## Exercise requirements
Begin at the first line below and copy each line exactly, ending with the line where "Z points up." appears.

(Data extracted from a collection)

● ● ● ● ●

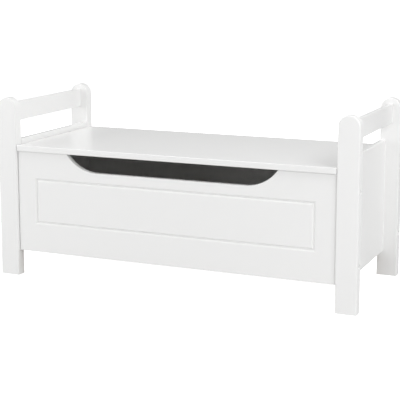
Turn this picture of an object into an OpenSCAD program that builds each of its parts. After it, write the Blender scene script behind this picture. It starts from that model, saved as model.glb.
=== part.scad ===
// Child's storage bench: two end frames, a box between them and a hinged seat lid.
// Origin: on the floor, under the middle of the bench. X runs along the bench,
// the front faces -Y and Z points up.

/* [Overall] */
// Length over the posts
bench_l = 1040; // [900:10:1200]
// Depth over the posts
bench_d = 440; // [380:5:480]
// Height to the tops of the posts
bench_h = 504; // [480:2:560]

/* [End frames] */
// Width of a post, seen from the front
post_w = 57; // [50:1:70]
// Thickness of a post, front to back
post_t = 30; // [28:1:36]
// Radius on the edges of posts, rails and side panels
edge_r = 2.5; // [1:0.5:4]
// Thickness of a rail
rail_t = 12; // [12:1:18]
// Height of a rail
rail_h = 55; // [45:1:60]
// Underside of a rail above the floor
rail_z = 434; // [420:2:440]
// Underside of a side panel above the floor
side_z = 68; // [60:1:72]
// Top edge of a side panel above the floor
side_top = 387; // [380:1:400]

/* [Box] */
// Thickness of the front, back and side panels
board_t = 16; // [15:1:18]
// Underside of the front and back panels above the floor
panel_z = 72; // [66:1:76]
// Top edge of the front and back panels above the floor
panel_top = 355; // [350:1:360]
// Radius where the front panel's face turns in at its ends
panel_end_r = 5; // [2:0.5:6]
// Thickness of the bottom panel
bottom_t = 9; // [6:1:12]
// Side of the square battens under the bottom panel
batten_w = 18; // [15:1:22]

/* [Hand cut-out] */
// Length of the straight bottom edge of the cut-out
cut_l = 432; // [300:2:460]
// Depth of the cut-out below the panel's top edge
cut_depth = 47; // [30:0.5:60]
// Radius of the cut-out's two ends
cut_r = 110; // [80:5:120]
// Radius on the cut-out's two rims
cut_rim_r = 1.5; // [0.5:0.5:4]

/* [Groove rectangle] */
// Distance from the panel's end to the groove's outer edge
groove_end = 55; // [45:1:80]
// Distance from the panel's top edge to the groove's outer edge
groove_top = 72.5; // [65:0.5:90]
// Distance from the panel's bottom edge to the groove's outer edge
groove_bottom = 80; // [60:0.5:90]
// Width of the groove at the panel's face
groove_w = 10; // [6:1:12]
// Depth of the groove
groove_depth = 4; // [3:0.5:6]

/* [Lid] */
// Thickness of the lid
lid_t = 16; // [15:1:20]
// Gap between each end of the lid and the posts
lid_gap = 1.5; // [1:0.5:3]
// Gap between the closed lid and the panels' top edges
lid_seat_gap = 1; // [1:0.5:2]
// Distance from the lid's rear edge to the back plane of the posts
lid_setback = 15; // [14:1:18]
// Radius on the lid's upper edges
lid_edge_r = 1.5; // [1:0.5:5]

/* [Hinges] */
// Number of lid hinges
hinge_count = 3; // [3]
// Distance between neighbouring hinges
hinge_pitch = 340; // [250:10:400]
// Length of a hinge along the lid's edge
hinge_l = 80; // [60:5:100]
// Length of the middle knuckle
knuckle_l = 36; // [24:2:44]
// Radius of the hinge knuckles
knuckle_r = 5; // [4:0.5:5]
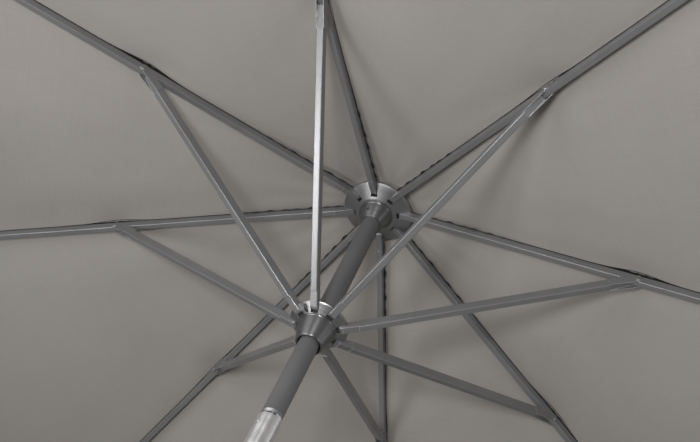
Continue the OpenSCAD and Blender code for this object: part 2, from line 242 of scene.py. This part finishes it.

● ● ● ● ●

## Full response
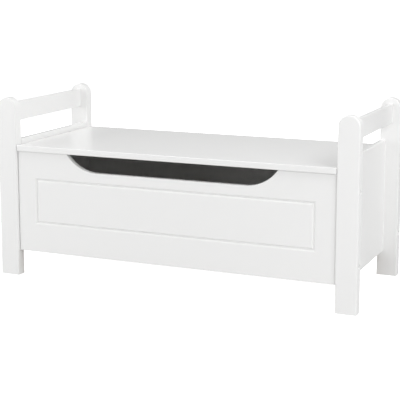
Turn this picture of an object into an OpenSCAD program that builds each of its parts. After it, write the Blender scene script behind this picture. It starts from that model, saved as model.glb.
=== part.scad ===
// Child's storage bench: two end frames, a box between them and a hinged seat lid.
// Origin: on the floor, under the middle of the bench. X runs along the bench,
// the front faces -Y and Z points up.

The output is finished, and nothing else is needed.